In 1793, revolutionary France declares war on the Republic, and two years later occupies the Netherlands. The Patriots proclaim the Batavian Republic and abolish the institutions of the ancien régime. The Republic becomes a unitary state with a modern constitution
The restoration of William V's power as Stadholder as a result of Prussian intervention proved to be an illusion. The many Patriots who had fled to France and witnessed the revolution there were inspired to hope that they might likewise be able to bring about the overthrow of the ruling class in their own country. Events were triggered in 1792 by France's declaration of war on Austria and Prussia. French troops once again invaded the southern (Austrian) Netherlands, but were driven out again by Austrian forces. A year later, in 1793, France declared war on the Republic and on Britain and finally managed to occupy the southern Netherlands. In 1795 Utrecht and Amsterdam were also occupied by French troops and William V fled to England. Trees were planted throughout the Netherlands to celebrate the country's liberation. Whereas the revolution in France was accompanied by copious bloodshed, the overthrow of the Dutch ancien régime is sometimes referred to as the 'velvet revolution'. Throughout the country, the ruling members of the regent class were replaced by Patriots and the States General was replaced by a National Assembly elected by all members of the male population over the age of 20 and meeting certain other qualifications.

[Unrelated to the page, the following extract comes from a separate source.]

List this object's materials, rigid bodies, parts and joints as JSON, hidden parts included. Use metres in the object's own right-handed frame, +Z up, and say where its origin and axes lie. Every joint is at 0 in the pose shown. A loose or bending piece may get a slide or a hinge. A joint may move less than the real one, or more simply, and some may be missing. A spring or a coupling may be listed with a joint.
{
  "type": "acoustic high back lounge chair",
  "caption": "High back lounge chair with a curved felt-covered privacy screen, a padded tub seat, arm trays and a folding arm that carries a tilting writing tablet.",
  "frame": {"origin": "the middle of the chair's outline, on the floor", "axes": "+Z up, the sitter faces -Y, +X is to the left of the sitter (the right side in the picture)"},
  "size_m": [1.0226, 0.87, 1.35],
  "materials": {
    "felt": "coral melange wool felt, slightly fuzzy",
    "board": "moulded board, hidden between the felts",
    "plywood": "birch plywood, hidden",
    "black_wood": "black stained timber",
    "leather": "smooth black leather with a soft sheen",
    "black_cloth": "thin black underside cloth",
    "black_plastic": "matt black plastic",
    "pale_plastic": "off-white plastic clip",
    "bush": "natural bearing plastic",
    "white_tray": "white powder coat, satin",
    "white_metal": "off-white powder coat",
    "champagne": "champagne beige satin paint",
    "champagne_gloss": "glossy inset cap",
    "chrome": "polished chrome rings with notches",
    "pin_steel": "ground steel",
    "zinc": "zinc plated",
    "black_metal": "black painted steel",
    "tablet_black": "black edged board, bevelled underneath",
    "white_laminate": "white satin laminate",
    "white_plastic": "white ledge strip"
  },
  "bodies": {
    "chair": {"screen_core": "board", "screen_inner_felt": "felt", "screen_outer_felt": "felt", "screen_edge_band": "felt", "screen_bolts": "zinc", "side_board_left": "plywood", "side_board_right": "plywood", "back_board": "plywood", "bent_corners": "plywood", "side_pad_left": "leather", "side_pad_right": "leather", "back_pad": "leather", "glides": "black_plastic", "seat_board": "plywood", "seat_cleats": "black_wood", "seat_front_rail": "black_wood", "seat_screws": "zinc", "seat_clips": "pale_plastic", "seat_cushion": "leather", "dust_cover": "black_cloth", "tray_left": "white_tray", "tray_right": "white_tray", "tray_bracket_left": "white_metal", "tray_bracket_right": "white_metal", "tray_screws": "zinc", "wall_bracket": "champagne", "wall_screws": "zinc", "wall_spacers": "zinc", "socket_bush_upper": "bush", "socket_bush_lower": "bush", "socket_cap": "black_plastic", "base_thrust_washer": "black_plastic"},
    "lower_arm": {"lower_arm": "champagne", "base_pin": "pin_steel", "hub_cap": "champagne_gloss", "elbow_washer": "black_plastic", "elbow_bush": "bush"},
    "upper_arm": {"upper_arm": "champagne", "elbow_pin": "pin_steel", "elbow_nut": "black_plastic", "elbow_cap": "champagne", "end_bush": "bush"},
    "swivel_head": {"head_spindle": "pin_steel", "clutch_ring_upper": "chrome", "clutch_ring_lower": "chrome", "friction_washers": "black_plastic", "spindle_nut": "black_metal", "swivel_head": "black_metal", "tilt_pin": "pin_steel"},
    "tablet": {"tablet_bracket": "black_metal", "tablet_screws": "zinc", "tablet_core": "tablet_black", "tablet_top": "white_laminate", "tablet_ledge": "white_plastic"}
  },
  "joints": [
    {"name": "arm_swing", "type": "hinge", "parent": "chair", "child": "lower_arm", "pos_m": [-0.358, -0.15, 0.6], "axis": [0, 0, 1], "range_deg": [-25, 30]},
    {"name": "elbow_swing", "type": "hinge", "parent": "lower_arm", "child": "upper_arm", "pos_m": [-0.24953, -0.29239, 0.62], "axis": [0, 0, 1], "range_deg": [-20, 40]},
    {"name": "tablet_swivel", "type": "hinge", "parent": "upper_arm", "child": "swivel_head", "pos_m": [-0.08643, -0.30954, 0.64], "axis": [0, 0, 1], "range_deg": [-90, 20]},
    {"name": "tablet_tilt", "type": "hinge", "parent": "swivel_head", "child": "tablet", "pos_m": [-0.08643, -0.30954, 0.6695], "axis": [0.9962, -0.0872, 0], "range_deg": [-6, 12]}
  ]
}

Henceforth, the 'Batavian Republic' was to be ruled by the ideals of the French revolution.
In the same year, France and the Republic concluded the Treaty of The Hague. Among its stipulations was the provision that the Republic was to provide the French with the support of half of its land-based and naval forces, maintain 25,000 French troops, pay France reparation of 100 million guilders and cede to France the towns of Venlo and Maastricht. The imposition of even more stringent conditions was averted by the intervention of Pieter Paulus, president of the still surviving States General. The signing of the Treaty of The Hague caused Britain to declare war on the Republic and occupy the Dutch colonies.

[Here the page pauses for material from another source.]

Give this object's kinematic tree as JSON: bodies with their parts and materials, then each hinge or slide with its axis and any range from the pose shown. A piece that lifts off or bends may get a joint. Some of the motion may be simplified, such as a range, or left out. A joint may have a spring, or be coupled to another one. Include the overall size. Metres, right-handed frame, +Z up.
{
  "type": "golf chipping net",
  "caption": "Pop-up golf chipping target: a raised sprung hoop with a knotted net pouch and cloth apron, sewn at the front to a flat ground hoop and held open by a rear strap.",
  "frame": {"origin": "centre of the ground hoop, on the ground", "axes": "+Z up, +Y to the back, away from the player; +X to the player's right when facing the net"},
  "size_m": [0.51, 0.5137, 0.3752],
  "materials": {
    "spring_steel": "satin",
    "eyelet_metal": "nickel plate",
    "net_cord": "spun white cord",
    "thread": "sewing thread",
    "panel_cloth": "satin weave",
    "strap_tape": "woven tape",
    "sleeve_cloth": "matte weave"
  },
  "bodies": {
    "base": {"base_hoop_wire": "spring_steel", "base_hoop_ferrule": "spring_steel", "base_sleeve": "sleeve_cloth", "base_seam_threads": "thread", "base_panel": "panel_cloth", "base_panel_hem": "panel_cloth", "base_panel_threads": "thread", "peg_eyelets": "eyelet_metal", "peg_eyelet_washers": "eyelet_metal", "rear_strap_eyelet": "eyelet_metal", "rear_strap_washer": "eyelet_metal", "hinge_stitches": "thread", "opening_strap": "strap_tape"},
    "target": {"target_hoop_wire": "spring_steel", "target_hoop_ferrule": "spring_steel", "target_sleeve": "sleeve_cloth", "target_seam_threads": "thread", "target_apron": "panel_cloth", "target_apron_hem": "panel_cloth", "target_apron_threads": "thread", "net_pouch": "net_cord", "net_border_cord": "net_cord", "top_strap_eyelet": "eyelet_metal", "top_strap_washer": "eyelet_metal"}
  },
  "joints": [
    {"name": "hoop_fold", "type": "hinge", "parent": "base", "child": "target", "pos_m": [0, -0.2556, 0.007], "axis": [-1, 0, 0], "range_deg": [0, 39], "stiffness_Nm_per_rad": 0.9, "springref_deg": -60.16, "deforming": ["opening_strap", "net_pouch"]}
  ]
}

In 1796 the National Assembly appointed a committee to draft a written constitution but opinions were initially divided on whether the traditional autonomy of the provinces should be replaced by a centralised unitary state. The strength of feeling on both sides led to a number of attempted coups d'état but ultimately, in 1798, the proponents of central government carried the day. Another innovation was the equal status accorded to all religious denominations, allowing non-Protestants to take an active part in political life for the first time since the Eighty Years' War.